Supplied material =>
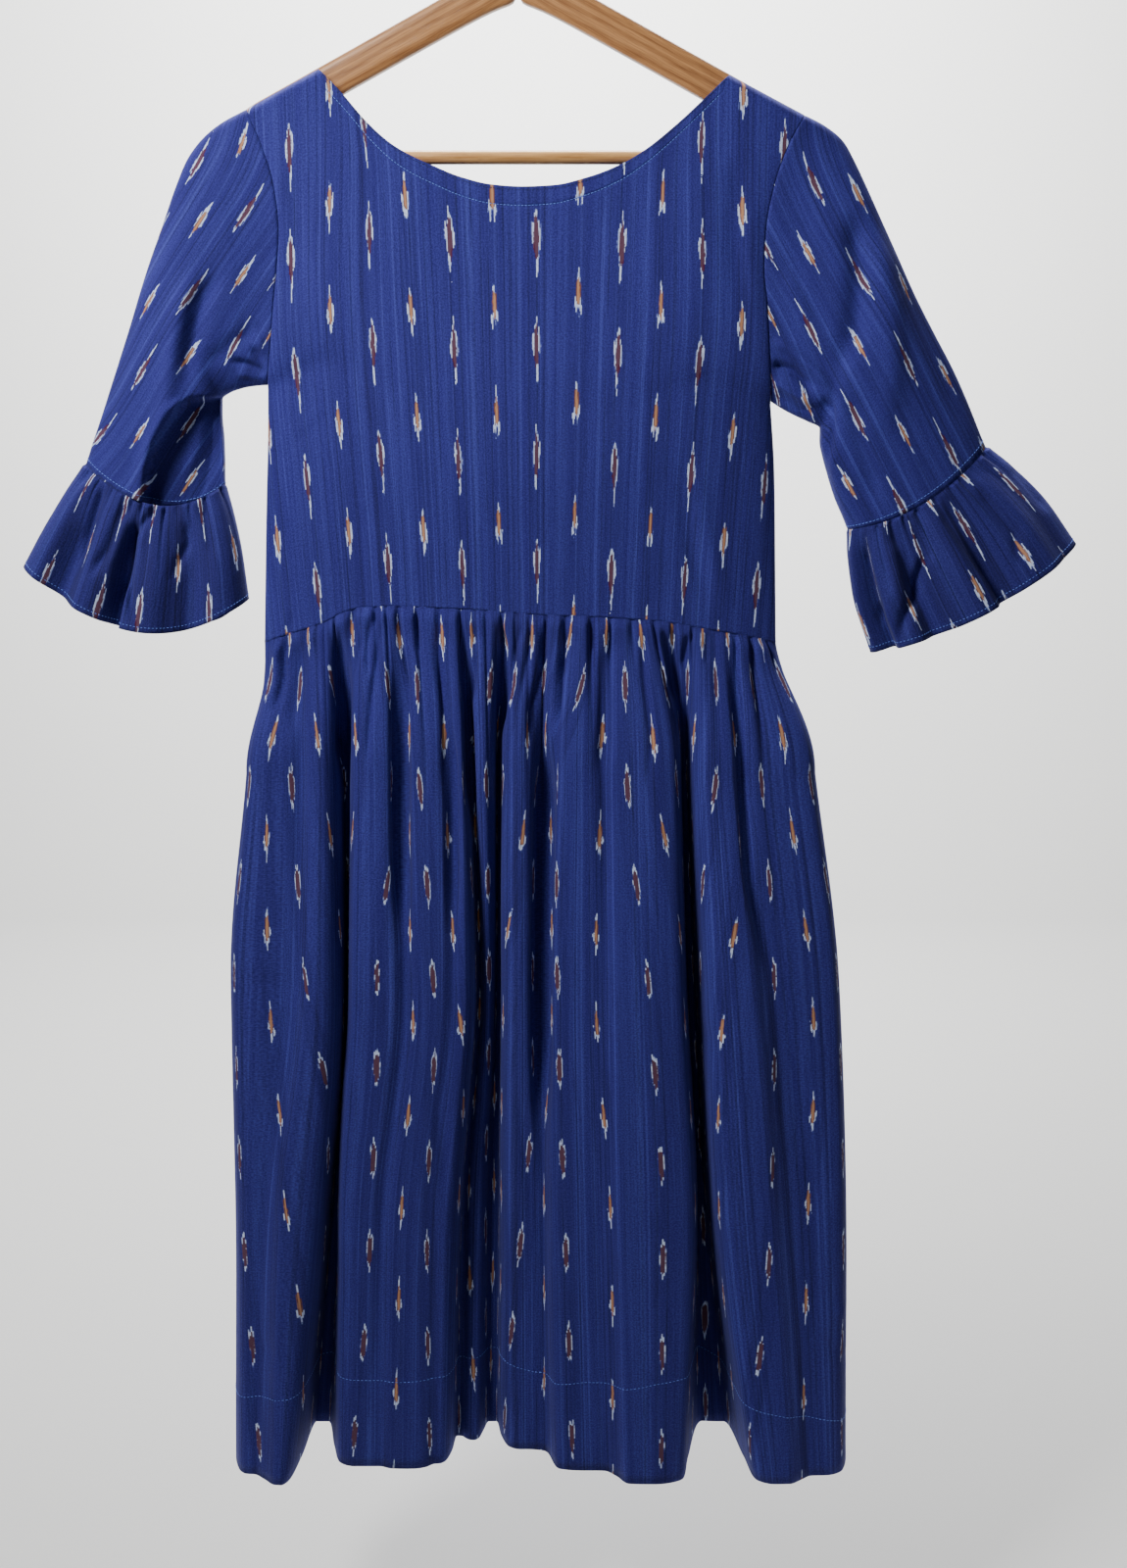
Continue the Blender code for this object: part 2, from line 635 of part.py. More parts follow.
def fold_spots(folds, level):
    """Section across all folds at one level, as (x, stand-off) from left to right."""
    spots = []
    sections = [getattr(fold, level) for fold in folds]
    for index, (fold, (left, right, crown, gully)) in enumerate(zip(folds, sections)):
        first, last = index == 0, index == len(folds) - 1
        before = 0.0 if first else sections[index - 1][3]
        edge = min(LIP_ROUNDING, LIP_SHARE * (right - left))
        if first:
            spots.append((left + SIDE_TUCK, 0.0))
        if first or folds[index - 1].deep:
            spots.append((left, 0.5 * (crown + before)))
        spots.append((left + edge, before + (crown - before) * LIP_HEIGHT))
        spots.append((0.5 * (left + right), crown))
        spots.append((right - edge, gully + (crown - gully) * LIP_HEIGHT))
        if last:
            spots.append((right, 0.5 * crown))
            spots.append((right - SIDE_TUCK, 0.0))
        elif fold.deep:
            next_left = sections[index + 1][0]
            width = next_left - right
            spots.append((right, 0.5 * (crown + gully)))
            spots.append((right + width * GULLY_FLOOR_SHARE, gully))
            spots.append((next_left - width * GULLY_FLOOR_SHARE, gully))
        else:
            spots.append((0.5 * (right + sections[index + 1][0]), gully))
    return spots


def seam_shares(folds):
    """Where each spot of the section belongs on the waist seam, as a share of its width."""
    places = []
    for index, fold in enumerate(folds):
        start, end = fold.seam
        first, last = index == 0, index == len(folds) - 1
        if first:
            places.append(start)
        if first or folds[index - 1].deep:
            places.append(start + FOLD_SIDE_SHARE * (end - start))
        places += [start + share * (end - start) for share in FOLD_SEAM_SHARES]
        if last:
            places += [end - FOLD_SIDE_SHARE * (end - start), end]
        elif fold.deep:
            gap = folds[index + 1].seam[0] - end
            places += [end + share * gap for share in GULLY_SEAM_SHARES]
        else:
            places.append(0.5 * (end + folds[index + 1].seam[0]))
    return [(place - WAIST_LEFT) / (WAIST_RIGHT - WAIST_LEFT) for place in places]


def fold_point(sections, spot, z, back):
    """Point on the folds at a spot number, which may be part way, and a height."""
    levels = [-level.z for level in FOLD_LEVELS]
    count = len(sections[0])
    low = min(int(spot), count - 2)
    values = []
    for part in range(2):
        ends = []
        for index in (low, low + 1):
            ends.append(smooth_between(levels, [section[index][part] for section in sections], -z))
        values.append(ends[0] + (ends[1] - ends[0]) * (spot - low))
    outward = 1.0 if back else -1.0
    crown = max(spot_values[1] for spot_values in sections[-1])
    hollow = max(0.0, (crown - values[1]) / crown) ** 2
    down = min(1.0, max(0.0, (HEM_LIFT_STARTS - z) / (HEM_LIFT_STARTS - HEM_Z)))
    from_side = min(1.0, min(spot, count - 1 - spot) / SIDE_SPOTS)
    lift = HEM_LIFT * hollow * down * from_side
    return Vector((values[0], outward * (SEAM_GAP / 2 + values[1]), z + lift))


def waist_edge(share, back):
    """Point on the bodice's lower edge, whose straight steps the skirt follows."""
    if share < 0.0:
        return waist_edge(-share, not back)
    step = next(i for i, high in enumerate(COLUMN_SHARES[1:]) if share <= high + 1e-9)
    low, high = COLUMN_SHARES[step:step + 2]
    part = (share - low) / (high - low)
    return panel_point(low, 0.0, back).lerp(panel_point(high, 0.0, back), part)


def gather_share(turn):
    """Place of a gather on the seam: they crowd and spread a little."""
    return turn + sum(size * math.sin(waves * math.tau * turn) for waves, size in GATHER_SWAYS)


def make_skirt_panel(name, folds, back, material):
    sections = [fold_spots(folds, level.column) for level in FOLD_LEVELS]
    shares = seam_shares(folds)
    numbers = list(range(len(shares)))
    start, end = shares[0], shares[-1]
    outward = 1.0 if back else -1.0
    rows = []
    for drop, wave in GATHER_ROWS:
        row = []
        count = GATHERS * GATHER_STEPS
        for index in range(count + 1):
            turn = index / count
            share = start + (end - start) * gather_share(turn)
            share = min(max(share, start), end)
            spot = smooth_between(shares, numbers, share)
            seam = waist_edge(share, back)
            seam.z -= SEAM_GAP
            z = seam.z - drop
            full = drop / (seam.z - FOLDS_FULL_AT)
            folded = fold_point(sections, spot, FOLDS_FULL_AT, back)
            point = seam.lerp(folded, math.sin(0.5 * math.pi * full) ** FOLD_OPENING)
            point.z = z
            facing = waist_facing(share, back)
            at_side = index in (0, count)
            if not at_side:
                point += facing * wave * math.cos(math.tau * index / GATHER_STEPS)
            set_facing = None
            if drop == 0.0:
                set_facing = facing
            if at_side:
                set_facing = Vector((-1.0 if index == 0 else 1.0, 0.0, 0.0))
            row.append(Spot(spot, point, set_facing))
        rows.append(row)
    for z in FOLD_ROWS:
        row = []
        for spot in numbers:
            facing = None
            if spot in (0, numbers[-1]):
                facing = Vector((-1.0 if spot == 0 else 1.0, 0.0, 0.0))
            row.append(Spot(float(spot), fold_point(sections, spot, z, back), facing))
        rows.append(row)
    return cloth_wall(name, rows, material, flip=back)


# Hanger


def make_arm(name, side, material):
    """One wooden arm: a flat board with rounded edges and a heel that holds the bar."""
    outline = (
        (SEAM_GAP / 2, WOOD_TOP), (9.0, WOOD_TOP), (16.0, -77.0), (25.0, -88.1), (110.0, -133.0),
        (205.0, -183.1), (215.0, -189.8), (221.0, -198.5), (223.5, -208.0), (221.5, -217.5),
        (214.0, -224.5), (BAR_HALF_LENGTH + SEAM_GAP, -225.5),
        (BAR_HALF_LENGTH + SEAM_GAP, -205.0), (195.0, -206.5), (100.0, -156.2), (SEAM_GAP / 2, -102.0),
    )
    mesh = bmesh.new()
    front = [mesh.verts.new((side * x * MM, -WOOD_THICK / 2 * MM, z * MM)) for x, z in outline]
    face = mesh.faces.new(front if side < 0 else list(reversed(front)))
    pulled = bmesh.ops.extrude_face_region(mesh, geom=[face])
    moved = [part for part in pulled["geom"] if isinstance(part, bmesh.types.BMVert)]
    bmesh.ops.translate(mesh, verts=moved, vec=(0.0, WOOD_THICK * MM, 0.0))
    bmesh.ops.recalc_face_normals(mesh, faces=mesh.faces[:])
    long_edges = []
    for edge in mesh.edges:
        first, second = edge.verts
        lies_flat = abs(first.co.y - second.co.y) < MM / 10
        at_centre = abs(first.co.x) < MM and abs(second.co.x) < MM
        at_heel = min(abs(first.co.x), abs(second.co.x)) > (BAR_HALF_LENGTH - 1) * MM
        if lies_flat and not at_centre and not at_heel:
            long_edges.append(edge)
    bmesh.ops.bevel(mesh, geom=long_edges, offset=WOOD_ROUNDING * MM, segments=2, profile=0.5,
                    affect="EDGES", clamp_overlap=True)
    bmesh.ops.triangulate(mesh, faces=mesh.faces[:])
    data = bpy.data.meshes.new(name)
    mesh.to_mesh(data)
    mesh.free()
    data.set_sharp_from_angle(angle=math.radians(40))
    return place_object(name, data, material)


def make_bar(name, material):
    bpy.ops.mesh.primitive_cylinder_add(vertices=24, radius=BAR_RADIUS * MM,
                                        depth=2 * BAR_HALF_LENGTH * MM,
                                        location=(0.0, 0.0, BAR_Z * MM),
                                        rotation=(0.0, math.pi / 2, 0.0))
    bar = bpy.context.object
    bar.name = name
    bar.data.materials.append(material)
    bar.data.shade_smooth()
    bar.data.set_sharp_from_angle(angle=math.radians(40))
    return bar


def hook_route():
    """Centre line of the wire: up from the wood, out to one side, round and over."""
    radius = HOOK_INNER_RADIUS + HOOK_ROD / 2
    centre_z = -HOOK_INNER_RADIUS
    leave_x = radius * math.cos(HOOK_LEAVES_AT)
    leave_z = centre_z - radius * math.sin(HOOK_LEAVES_AT)
    swing = leave_x / (1.0 - math.cos(HOOK_LEAVES_AT))
    route = [(0.0, WOOD_TOP + SEAM_GAP)]
    bends = 6
    for step in range(bends + 1):
        angle = HOOK_LEAVES_AT * step / bends
        x = swing * (1.0 - math.cos(angle))
        z = leave_z - swing * (math.sin(HOOK_LEAVES_AT) - math.sin(angle))
        route.append((x, z))
    turns = 22
    for step in range(1, turns + 1):
        angle = -HOOK_LEAVES_AT + (HOOK_TIP_AT + HOOK_LEAVES_AT) * step / turns
        route.append((radius * math.cos(angle), centre_z + radius * math.sin(angle)))
    return route


def make_hook(name, material):
    curve = bpy.data.curves.new(name, "CURVE")
    curve.dimensions = "3D"
    curve.bevel_depth = HOOK_ROD / 2 * MM
    curve.bevel_resolution = 2
    curve.use_fill_caps = True
    route = hook_route()
    spline = curve.splines.new("POLY")
    spline.points.add(len(route) - 1)
    for point, (x, z) in zip(spline.points, route):
        point.co = (x * MM, 0.0, z * MM, 1.0)
    return place_object(name, curve, material)


# Build

BLUE = (0.019, 0.042, 0.30)
WOOD = (0.45, 0.20, 0.066)
PALE_WOOD = (0.58, 0.33, 0.14)
STEEL = (0.62, 0.62, 0.60)

make_bodice_panel("bodice_front", False, cloth_material("bodice_front_cotton", BLUE, 0.85))
make_bodice_panel("bodice_back", True, cloth_material("bodice_back_cotton", BLUE, 0.85))
make_sleeve("sleeve_left", -1.0, LEFT_SLEEVE, cloth_material("sleeve_left_cotton", BLUE, 0.85))
make_sleeve("sleeve_right", 1.0, RIGHT_SLEEVE, cloth_material("sleeve_right_cotton", BLUE, 0.85))
make_ruffle("ruffle_left", -1.0, LEFT_SLEEVE, LEFT_RUFFLE, cloth_material("ruffle_left_cotton", BLUE, 0.85))
make_ruffle("ruffle_right", 1.0, RIGHT_SLEEVE, RIGHT_RUFFLE, cloth_material("ruffle_right_cotton", BLUE, 0.85))
make_skirt_panel("skirt_front", FRONT_FOLDS, False, cloth_material("skirt_front_cotton", BLUE, 0.85))
make_skirt_panel("skirt_back", BACK_FOLDS, True, cloth_material("skirt_back_cotton", BLUE, 0.85))
make_arm("hanger_arm_left", -1.0, cloth_material("arm_left_wood", WOOD, 0.4))
make_arm("hanger_arm_right", 1.0, cloth_material("arm_right_wood", WOOD, 0.4))
make_bar("hanger_bar", cloth_material("bar_wood", PALE_WOOD, 0.45))
make_hook("hanger_hook", cloth_material("hook_steel", STEEL, 0.3, 1.0))
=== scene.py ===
# %% [markdown]
# # An ikat midi dress on a wooden hanger
#
# This notebook dresses a plain CAD model. The CAD says where each sewn piece is, and every
# piece made here takes the place of one of its solids. The CAD cloth is a coarse wall, so
# each panel is drawn again from the same outlines, much finer, with the folds, gathers,
# seams and stitches that sewing and hanging give it.
#
# Lengths are in millimetres in the tables, and in metres in Blender.

# %% Load the fixed frame
import math

import bmesh
import bpy
import numpy as np
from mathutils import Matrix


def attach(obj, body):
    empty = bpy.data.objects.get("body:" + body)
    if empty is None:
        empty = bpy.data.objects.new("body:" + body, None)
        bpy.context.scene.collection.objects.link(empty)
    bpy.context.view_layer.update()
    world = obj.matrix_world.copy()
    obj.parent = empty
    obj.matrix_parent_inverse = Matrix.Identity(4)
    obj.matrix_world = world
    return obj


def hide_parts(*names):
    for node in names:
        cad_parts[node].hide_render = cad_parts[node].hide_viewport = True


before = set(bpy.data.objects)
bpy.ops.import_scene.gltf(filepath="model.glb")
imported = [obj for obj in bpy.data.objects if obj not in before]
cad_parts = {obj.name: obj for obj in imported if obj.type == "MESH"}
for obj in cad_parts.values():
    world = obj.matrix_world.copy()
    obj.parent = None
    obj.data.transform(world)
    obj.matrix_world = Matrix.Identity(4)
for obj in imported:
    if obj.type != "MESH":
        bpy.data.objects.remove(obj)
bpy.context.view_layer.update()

MM = 0.001

# %% [markdown]
# ## Curves
#
# A dress pattern is a set of short outlines, and a hung dress is a few sections. Both are
# kept as short tables and read through a smooth curve that never overshoots its points, so
# a table of eight numbers can drive hundreds of vertices.

# %% Smooth curves through short tables


def curve(stops, values, at):
    """Smooth curve through a table, read at many places at once."""
    stops, values, at = (np.asarray(part, float) for part in (stops, values, at))
    if values.ndim > 1:
        return np.stack([curve(stops, column, at) for column in values.T], axis=-1)
    width = np.diff(stops)
    slope = np.diff(values) / width
    before, after = slope[:-1], slope[1:]
    total = np.where(before * after > 0, before + after, 1.0)
    middle = np.where(before * after > 0, 2.0 * before * after / total, 0.0)
    tangent = np.concatenate([slope[:1], middle, slope[-1:]])
    at = np.clip(at, stops[0], stops[-1])
    step = np.clip(np.searchsorted(stops, at, side="right") - 1, 0, len(stops) - 2)
    t = (at - stops[step]) / width[step]
    return (values[step] * (2 * t ** 3 - 3 * t ** 2 + 1)
            + tangent[step] * width[step] * (t ** 3 - 2 * t ** 2 + t)
            + values[step + 1] * (3 * t ** 2 - 2 * t ** 3)
            + tangent[step + 1] * width[step] * (t ** 3 - t ** 2))


def lengths_along(points):
    """Running length along a row of points."""
    points = np.asarray(points, float)
    steps = np.linalg.norm(np.diff(points, axis=0), axis=-1)
    return np.concatenate([[0.0], np.cumsum(steps)])


def lengths_down(points):
    """Running length down each column of a grid."""
    return np.stack([lengths_along(points[:, i]) for i in range(points.shape[1])], axis=1)


def outline(points, share):
    """(x, z) at a share of the way along an outline."""
    lengths = lengths_along(points)
    return curve(lengths, points, np.asarray(share) * lengths[-1])


def ease(value, low=0.0, high=1.0):
    """0 below low, 1 above high, and soft between."""
    t = np.clip((value - low) / (high - low), 0.0, 1.0)
    return t * t * (3.0 - 2.0 * t)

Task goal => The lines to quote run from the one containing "cad_parts[node].hide_render = cad_parts[node].hide_viewport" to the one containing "# %% Smooth curves through short tables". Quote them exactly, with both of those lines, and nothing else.

Response =>
        cad_parts[node].hide_render = cad_parts[node].hide_viewport = True


before = set(bpy.data.objects)
bpy.ops.import_scene.gltf(filepath="model.glb")
imported = [obj for obj in bpy.data.objects if obj not in before]
cad_parts = {obj.name: obj for obj in imported if obj.type == "MESH"}
for obj in cad_parts.values():
    world = obj.matrix_world.copy()
    obj.parent = None
    obj.data.transform(world)
    obj.matrix_world = Matrix.Identity(4)
for obj in imported:
    if obj.type != "MESH":
        bpy.data.objects.remove(obj)
bpy.context.view_layer.update()

MM = 0.001

# %% [markdown]
# ## Curves
#
# A dress pattern is a set of short outlines, and a hung dress is a few sections. Both are
# kept as short tables and read through a smooth curve that never overshoots its points, so
# a table of eight numbers can drive hundreds of vertices.

# %% Smooth curves through short tables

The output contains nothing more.